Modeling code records

[start]

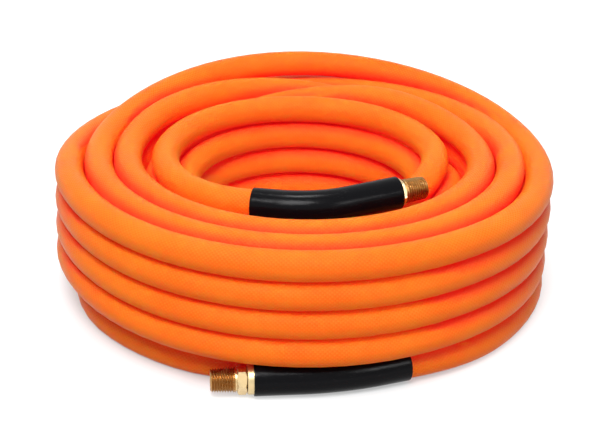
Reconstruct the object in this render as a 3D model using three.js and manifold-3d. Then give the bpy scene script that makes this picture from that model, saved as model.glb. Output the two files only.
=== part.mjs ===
// Coiled air hose: 3/8 in bore reinforced hose wound in five columns, with a male pipe fitting,
// a crimped ferrule and a bend-restrictor sleeve on each end. Millimetres, +Z up.
import * as THREE from "three";
import Module from "manifold-3d";

const wasm = await Module();
wasm.setup();

// ---------------------------------------------------------------- driving dimensions

// Hose wall, from the bore outwards
const hoseDiameter = 16.5;
const linerThickness = 1.4;
const braidThickness = 0.5;
const coverThickness = 1.0;
const layerClearance = 0.3;

// The winding: columns counted from the innermost, heights counted from the floor
const innerColumnRadius = 73.4;
const columnGap = 0.8;
const turnGap = 0.55;
const middleLooseness = 1.1;
const topRingShift = 8.0;
const stepsPerTurn = 24;
const sidesOfHose = 6;
const restingCutShare = 0.1;
const frontTuck = 7.5;
const leftTuckAtFloor = 1.3;
const leftTuckAtTop = 4.0;
const backRise = 10.5;
const backRiseWholeFrom = 0.7;
const floorTurnOut = 11.5;

// Pipe fitting: male 1/4 in taper thread, hexagon and barbed stem in one piece
const threadLength = 13.4;
const threadTipDiameter = 13.0;
const threadTaper = 1 / 16;
const threadChamfer = 0.8;
const neckLength = 0.9;
const neckDiameter = 12.4;
const hexAcrossFlats = 14.3;
const hexThickness = 5.2;
const hexChamfer = 0.7;
const stemWall = 0.95;
const stemSlack = 1.0;
const stemLength = 22.0;
const barbHeight = 0.35;
const barbCount = 5;
const barbSpacing = 3.4;
const barbLength = 2.6;
const firstBarb = 4.0;
const stemChamfer = 0.4;

// Crimped ferrule
const ferruleOverHose = 0.1;
const ferruleWall = 0.6;
const ferruleLength = 24.0;
const ferruleLip = 0.9;
const collarLength = 3.4;
const crimpCount = 3;
const firstCrimp = 6.4;
const crimpDepth = 0.25;
const crimpWidth = 3.0;
const crimpSlope = 0.6;
const crimpSpacing = 6.2;
const ferruleEdge = 0.4;
const fitClearance = 0.3;

// Hose wall squeezed inside the ferrule
const squeezedCover = 0.6;
const squeezedBraid = 0.3;
const hoseSwellLength = 4.0;

// Bend-restrictor sleeve
const sleeveLength = 85.0;
const sleeveWall = 0.75;
const sleeveEdge = 0.4;
const jointDepthInSleeve = 15.0;

// Where the two ends lie. The middle of each thread's tip is set outside the middle of a
// column of the winding, at an angle round from the front towards the right. It is above the
// middle of the highest turns, or, with null there, as low as its sleeve lets it lie. Heading is the
// way that the thread points, in degrees from the right, and bend is that of the sleeve
const innerEnd = {
  name: "inner",
  column: 0,
  tipOutside: 13.5,
  tipRound: 53.7,
  tipAboveTurns: 3.3,
  heading: 24.5,
  climb: 1.5,
  bend: -36,
  sleeveForward: 6.2,
  joinTurn: 0.31,
  leadReach: 0.4,
  wayAlongWinding: 1,
};
const outerEnd = {
  name: "outer",
  column: 4,
  tipOutside: 8.4,
  tipRound: -17.8,
  tipAboveTurns: null,
  heading: 186,
  climb: 0,
  bend: 15,
  sleeveForward: 0,
  joinTurn: 21.83,
  leadReach: 0.38,
  wayAlongWinding: -1,
};
const leadSteps = 8;
const checkedApart = 60;

// Faces round a piece
const sidesOfFitting = 24;
const bendStep = 12.0;

// ---------------------------------------------------------------- worked-out sizes

const hoseRadius = hoseDiameter / 2;
const wallThickness = linerThickness + braidThickness + coverThickness + 2 * layerClearance;
const boreDiameter = hoseDiameter - 2 * wallThickness;
const stemDiameter = boreDiameter - stemSlack;
const fittingBoreDiameter = stemDiameter - 2 * stemWall;
const ferruleDiameter = hoseDiameter + ferruleOverHose;
const columnPitch = hoseDiameter + columnGap;
const topRingRise = hoseDiameter + middleLooseness;
const levelPitch = hoseDiameter + turnGap;
const looseLevelPitch = levelPitch + middleLooseness;
const floorTurnHeight = hoseRadius - restingCutShare * hoseDiameter;
const stemRadius = stemDiameter / 2;
const barbRadius = stemRadius + barbHeight;
const ferruleRadius = ferruleDiameter / 2;
const ferruleBore = ferruleRadius - ferruleWall;
const noseLength = threadLength + neckLength + hexThickness;
const ferruleStart = noseLength + fitClearance;
const ferruleEnd = ferruleStart + ferruleLength;
const wallStart = ferruleStart + ferruleLip + fitClearance;
const bendStart = ferruleEnd + hoseSwellLength;

// ---------------------------------------------------------------- the winding

// Turn is counted clockwise seen from above, and a whole number lies at the front centre.
// Columns run from the innermost out, every second one climbing. firstStep is the turn at
// which the first change of level is half done, stepEvery the turns between two changes.
const columns = [
  { levels: 5, pitch: looseLevelPitch, firstStep: 0.83, stepEvery: 1, stepSpan: 0.24 },
  { levels: 4, pitch: looseLevelPitch, firstStep: 5.66, stepEvery: 1, stepSpan: 0.26 },
  { levels: 5, pitch: looseLevelPitch, firstStep: 9.46, stepEvery: 1, stepSpan: 0.32 },
  { levels: 5, pitch: looseLevelPitch, firstStep: 14.3, stepEvery: 0.77, stepSpan: 0.3 },
  { levels: 5, pitch: levelPitch, firstStep: 18.32, stepEvery: 1, stepSpan: 0.32 },
];
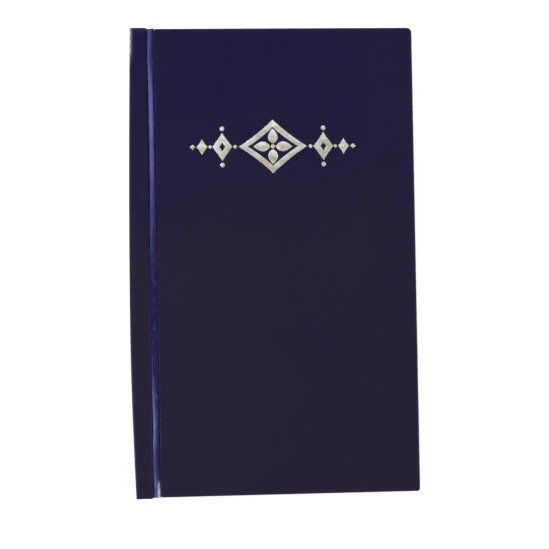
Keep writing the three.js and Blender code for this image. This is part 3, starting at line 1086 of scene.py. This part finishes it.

[end]

→ What is expected
Select the lines from the entries that include the word "manifold".

→ Task solution
Reconstruct the object in this render as a 3D model using three.js and manifold-3d. Then give the bpy scene script that makes this picture from that model, saved as model.glb. Output the two files only.
import Module from "manifold-3d";